If the stars do not even signify the fate and future of man, they are none the less potent forces and, under God, causes in the world of nature. “God who created all things,” writes Hildegard in the Liber divinorum operum,[434] “so constituted superiors that He also strengthens and purifies things below through these, and in the human form introduces also those things allotted for the soul’s salvation.” This passage has two sides; it affirms the rule of superiors over inferiors, but it makes special provision for the salvation of the human soul. And thus it is a good brief summary of Hildegard’s position. Sun, moon, and stars are represented as by the will of God cooperating with the winds—which play an important part in Hildegard’s cosmology—in driving the elements to and fro;[435] and the humors in the human body now rage fiercely like the leopard, now move sluggishly like the crab, now proceed in other ways analogous to the wolf or deer or bear or serpent or lamb or lion—animals whose heads, belching forth winds, are seen in the vision about the rim of the heavenly spheres.[436] They suggest the influence of the signs of the zodiac, although there appears to be no exact correspondence to these in Hildegard’s visionary scheme of the universe as detailed in the Liber divinorum operum. In the Causae et curae, on the other hand, she gives a detailed account of how pairs or triplets of planets accompany the sun through each of the twelve signs.[437] In other passages[438] she affirms that the sun and moon serve man by divine order, and bring him strength or weakness according to the temper of the air.

Influence of the moon on human health and generation.

Hildegard more especially emphasizes the influence of the moon, in which respect she resembles many an astrologer. In the Causae et curae[439] she states that some days of the moon are good, others bad; some, useful and others, useless; some, strong and others, weak. “And since the moon has this changeability in itself, therefore the moisture in man has its vicissitudes and mutability in pain, in labor, in wisdom, and in prosperity.” Similarly in the Liber divinorum operum[440] it is noted that human blood and brain are augmented when the moon is full and diminish as it wanes, and that these changes affect human health variously. Sometimes one incurs epilepsy when the moon is in eclipse.[441] The moon is the mother of all seasons. Hildegard marvels in the Causae et curae[442] that while men have sense enough not to sow crops in mid-summer or the coldest part of winter, they persist in begetting offspring at any time according to their pleasure without regard either to the proper period of their own lives or to the time of the moon. The natural consequence of their heedlessness is the birth of defective children. Hildegard then adds[443] by way of qualification that the time of the moon does not dominate the nature of man as if it were his god, or as if man received any power of nature from it, or as if it conferred any part of human nature. The moon simply affects the air, and the air affects man’s blood and the humors of his body.

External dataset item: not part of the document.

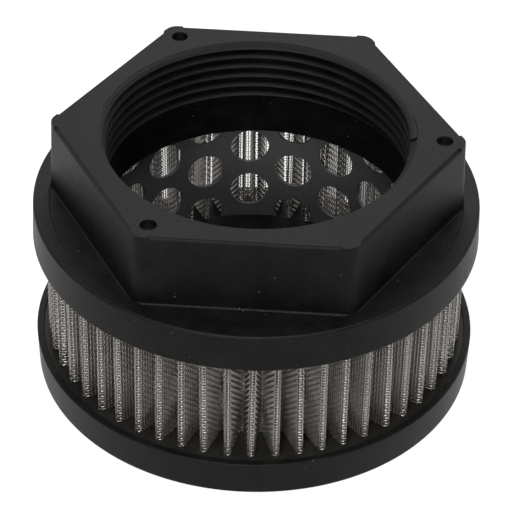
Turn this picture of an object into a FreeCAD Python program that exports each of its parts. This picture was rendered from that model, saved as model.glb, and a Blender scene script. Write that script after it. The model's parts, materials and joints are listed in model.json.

Relations of the four humors to human character and fate.

Hildegard, however, not only believed that as the humors were perturbed and the veins boiled, the health of the body would be affected and perhaps a fever set in,[444] but also that passions, such as wrath and petulance, were thereby aroused and the mind affected.[445] This is suggested in a general way in the Liber divinorum operum, but is brought out in more detail in the Causae et curae, where various types of men are delineated according to the combinations of humors in their bodies, and their characters are sketched and even their fate to some extent predicted therefrom. In one case[446] “the man will be a good scholar, but headlong and too vehement in his studies, so that he scatters his knowledge over too wide a field, as straw is blown by the wind; and he seeks to have dominion over others. In body he is healthy except that his legs are weak and he is prone to gout; but he can live a long while, if it so please God.” Such a passage hardly sounds consistent with Hildegard’s statement elsewhere already noted that man cannot know the length of his life beforehand. In the case of choleric, sanguine, melancholy, and phlegmatic men[447] Hildegard states what the relations of each type will be with women and even to some extent what sort of children they will have. She also discusses four types of women in very similar style.[448] These are not exactly astrological predictions, but they have much the same flavor and seem to leave little place for freedom of the will.

Hildegard’s varying position.

In one passage, however, Hildegard comfortingly adds that nevertheless the Holy Spirit can penetrate the whole nature of man and overcome his mutable nature as the sun dispels clouds, and so counteract the moist influence of the moon. She also states concerning the significations of the stars concerning man’s future, “These significations are not produced by the virtue of the planets themselves alone or stars or clouds, but by the permission and will and decree of God, according as God wished to demonstrate to men the works of the same, just as a coin shows the image of its lord.”[449] In another passage, on the other hand, Hildegard recognizes, like Aquinas later, that it is only rarely and with difficulty that the flesh can be restrained from sinning.[450]